ScenarioGBP/USD RateCost in GBPDifference
When you quoted1.28£7,813Baseline
Rate improves1.32£7,576-£237 (savings)
Rate worsens1.22£8,197+£384 (extra cost)

That £384 difference is pure profit or loss — and GBP/USD routinely moves this much in a single month.

Why It's Worse Than You Think

The Timing Gap

There's typically a 30–90 day gap between agreeing a price and making payment. During this window, you're fully exposed to currency movements but have no control over them.

Multiple Exposure Points

A typical import has at least two currency exposures:

  1. Deposit payment (usually 30% at order placement)
  2. Balance payment (70% before shipment)

If the rate moves between these payments, even your deposit was at a different effective rate than your balance.

Compounding Across Orders

Most importers make 4–12 purchase orders per year. Each one carries currency risk. Over a year, the cumulative impact of unfavourable exchange rates can easily cost thousands — often more than your annual shipping bill.

Protection Strategies

1. Forward Contracts

A forward contract locks in today's exchange rate for a future payment. You agree with your bank or FX provider to buy $10,000 at 1.27 in 60 days, regardless of where the rate moves.

Pros: Complete certainty on costs. Perfect for budgeting. Cons: You can't benefit if the rate moves in your favour. Some providers require deposits.

2. Currency Buffers

Add a 3–5% buffer to your cost calculations when using current exchange rates. This provides breathing room for unfavourable movements without the complexity of hedging instruments.

Example: If today's rate gives you a landed cost of £5.00/unit, budget at £5.20/unit (4% buffer).

3. Multi-Currency Accounts

Hold funds in the supplier's currency (USD, CNY, EUR) when rates are favourable. When you need to make a payment, you've already converted at a good rate.

Services like Wise Business or Revolut Business offer multi-currency accounts with competitive conversion rates.

4. Natural Hedging

If you sell in multiple currencies (e.g., selling on Amazon.com in USD while buying in USD), your revenue and costs partially offset each other.

5. Pricing Adjustments

Build exchange rate review triggers into your pricing strategy. If GBP weakens by more than 3% against your supplier's currency, automatically review and adjust your selling prices.

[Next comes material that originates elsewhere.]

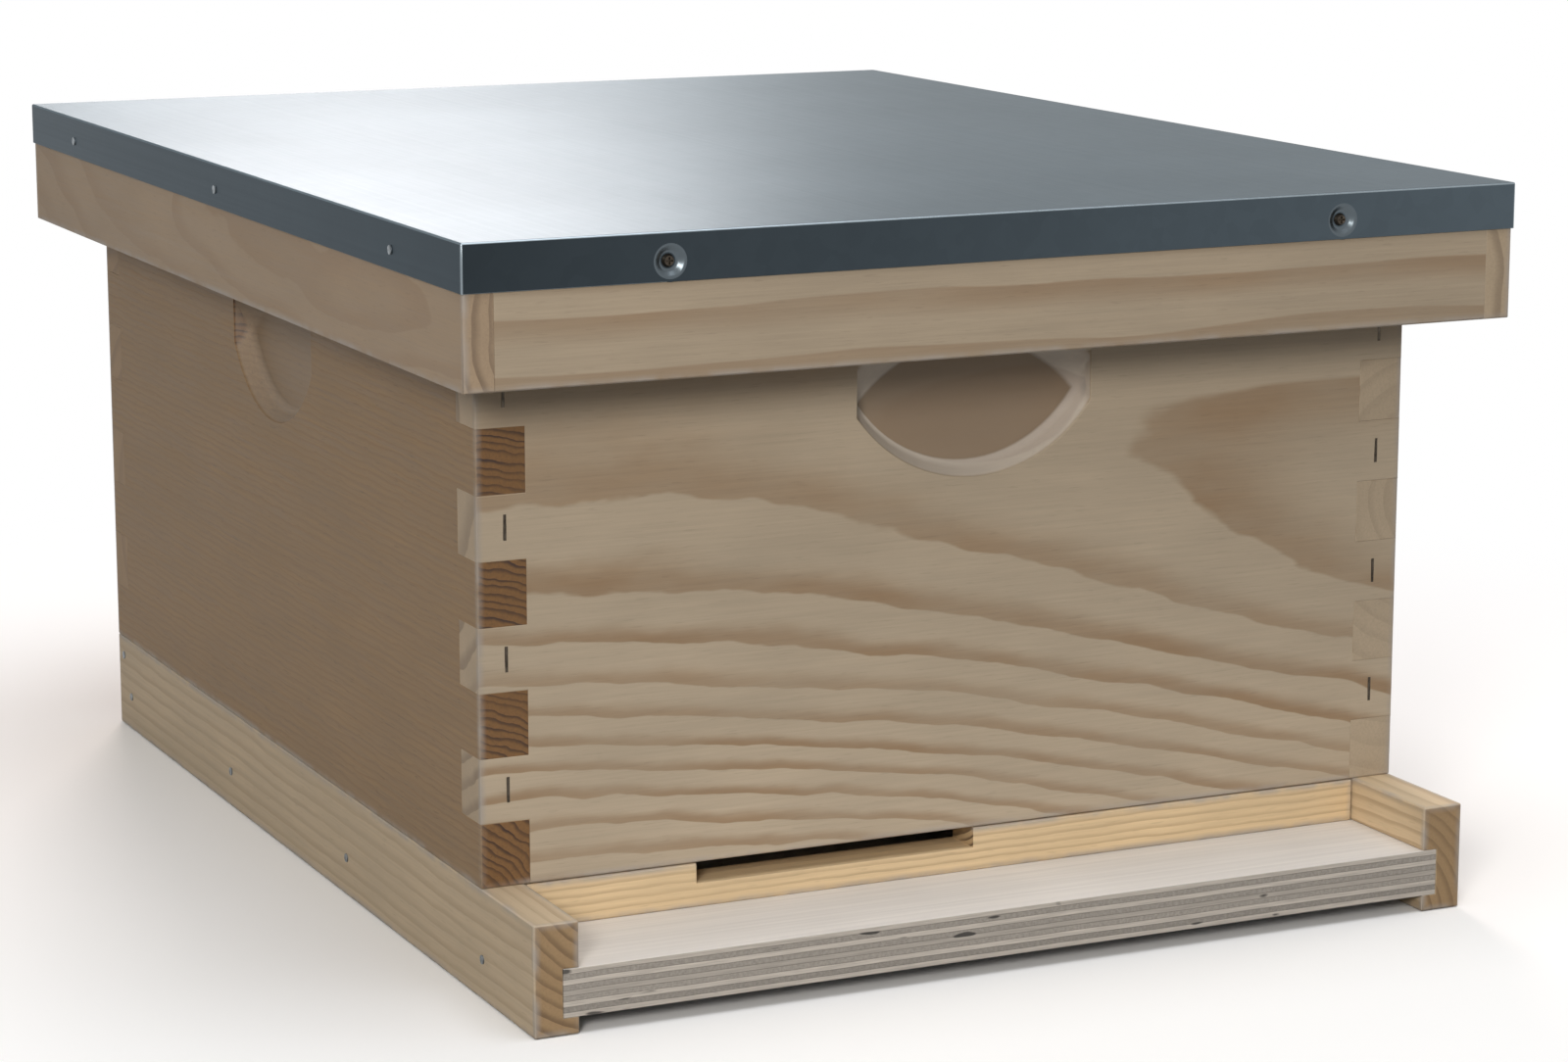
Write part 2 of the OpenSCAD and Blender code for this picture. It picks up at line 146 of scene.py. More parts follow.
class HiveSizes(bpy.types.PropertyGroup):
    """Sizes that the finishing works to."""

    arris: FloatProperty(
        name="Arris", description="Width of the eased edge on a board",
        default=0.8 * MM, min=0.1 * MM, max=2 * MM, unit="LENGTH")
    joint_arris: FloatProperty(
        name="Joint arris", description="Width of the eased edge on a joint's fingers",
        default=0.22 * MM, min=0.05 * MM, max=1 * MM, unit="LENGTH")
    fold: FloatProperty(
        name="Fold", description="Width of the rounding along the cover's folds",
        default=1.3 * MM, min=0.2 * MM, max=2 * MM, unit="LENGTH")
    worn_edge: FloatProperty(
        name="Worn edge", description="How far handling has greyed the wood from an edge",
        default=3.5 * MM, min=0.5 * MM, max=12 * MM, unit="LENGTH")
    cell: FloatProperty(
        name="Comb cell", description="Width across the flats of an embossed cell",
        default=5.3 * MM, min=4.6 * MM, max=6 * MM, unit="LENGTH")
    spangle: FloatProperty(
        name="Spangle", description="Size of the crystals in the zinc coating",
        default=7 * MM, min=1 * MM, max=20 * MM, unit="LENGTH")


class HiveColours(bpy.types.PropertyGroup):
    """Colours of the hive's materials."""

    early: FloatVectorProperty(
        name="Earlywood", description="Pale part of a growth ring in pine",
        subtype="COLOR", default=linear("#bcac95"))
    late: FloatVectorProperty(
        name="Latewood", description="Dark part of a growth ring in pine",
        subtype="COLOR", default=linear("#8f7150"))
    end_early: FloatVectorProperty(
        name="End grain", description="Pale part of a ring on a board's end",
        subtype="COLOR", default=linear("#a0825c"))
    end_late: FloatVectorProperty(
        name="End grain rings", description="Dark part of a ring on a board's end",
        subtype="COLOR", default=linear("#3a1f0c"))
    handled: FloatVectorProperty(
        name="Handled edge", description="Wood greyed by hands and sandpaper",
        subtype="COLOR", default=linear("#aaa29a"))
    # Painted shade: a handhold's floor takes this brown in place of the shade of the recess under
    # the lid.
    hold_shading: FloatVectorProperty(
        name="Handhold shading", description="Brown painted on a handhold's floor as its shade",
        subtype="COLOR", default=linear("#7c6240"))
    fresh: FloatVectorProperty(
        name="Fresh pine", description="Newly cut pine of the loose and inner parts",
        subtype="COLOR", default=linear("#dfc59c"))
    veneer: FloatVectorProperty(
        name="Veneer", description="Face veneer of the plywood",
        subtype="COLOR", default=linear("#e6e2dd"))
    ply: FloatVectorProperty(
        name="Plywood edge", description="Plies on the plywood's edge",
        subtype="COLOR", default=linear("#bfb7ad"))
    zinc: FloatVectorProperty(
        name="Zinc", description="Zinc coating on the flat of the cover",
        subtype="COLOR", default=linear("#858f95"))
    # Painted reflection: the folded-down flange takes this darker zinc in place of reflecting a
    # darker surround.
    zinc_fold_shade: FloatVectorProperty(
        name="Shaded zinc on the fold", description="Zinc painted darker on the folded-down flange as its dark reflection",
        subtype="COLOR", default=linear("#454e54"))
    # Painted shade: the walls of the screw dishes take this darker zinc as the shade of the
    # hollows.
    zinc_dish_shade: FloatVectorProperty(
        name="Shaded pressed zinc", description="Zinc painted darker in the dishes of the screws as their shade",
        subtype="COLOR", default=linear("#596166"))
    wire: FloatVectorProperty(
        name="Wire", description="Galvanised wire of the nails",
        subtype="COLOR", default=linear("#878d91"))
    staple: FloatVectorProperty(
        name="Staple", description="Bare steel wire of the staples and the cover's screws",
        subtype="COLOR", default=linear("#4b443c"))
    wax: FloatVectorProperty(
        name="Wax", description="Beeswax on the foundation sheets",
        subtype="COLOR", default=linear("#d29a3a"))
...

Using Real-Time Rates in Your Calculations

One of the most common mistakes is calculating profitability using a stale exchange rate — perhaps the rate from when you first researched the product weeks ago.

A good import calculator uses live exchange rate data so every profitability estimate reflects current market conditions. This means you always know your true position, not what it was last week.

When to Buy Currency

While timing the FX market is notoriously difficult, some principles help:

  • Don't wait until the last minute — convert when rates are acceptable, not when payment is due
  • Split large conversions across multiple days to average out volatility
  • Watch for major economic events (Bank of England rate decisions, employment data, political events) that cause sharp movements
  • Set rate alerts to notify you when GBP crosses a target threshold

The Cost of Ignoring Currency Risk

Consider an importer doing £200,000 in annual purchases from Chinese suppliers:

  • Average GBP/CNY movement: 5% per year
  • Potential cost impact: £10,000
  • Cost of forward contracts: £200–£500

The maths is clear. Spending a few hundred pounds to protect against a potential £10,000 hit is one of the best investments an importer can make.

Your profit margin is hard-won. Don't let the currency market take it away.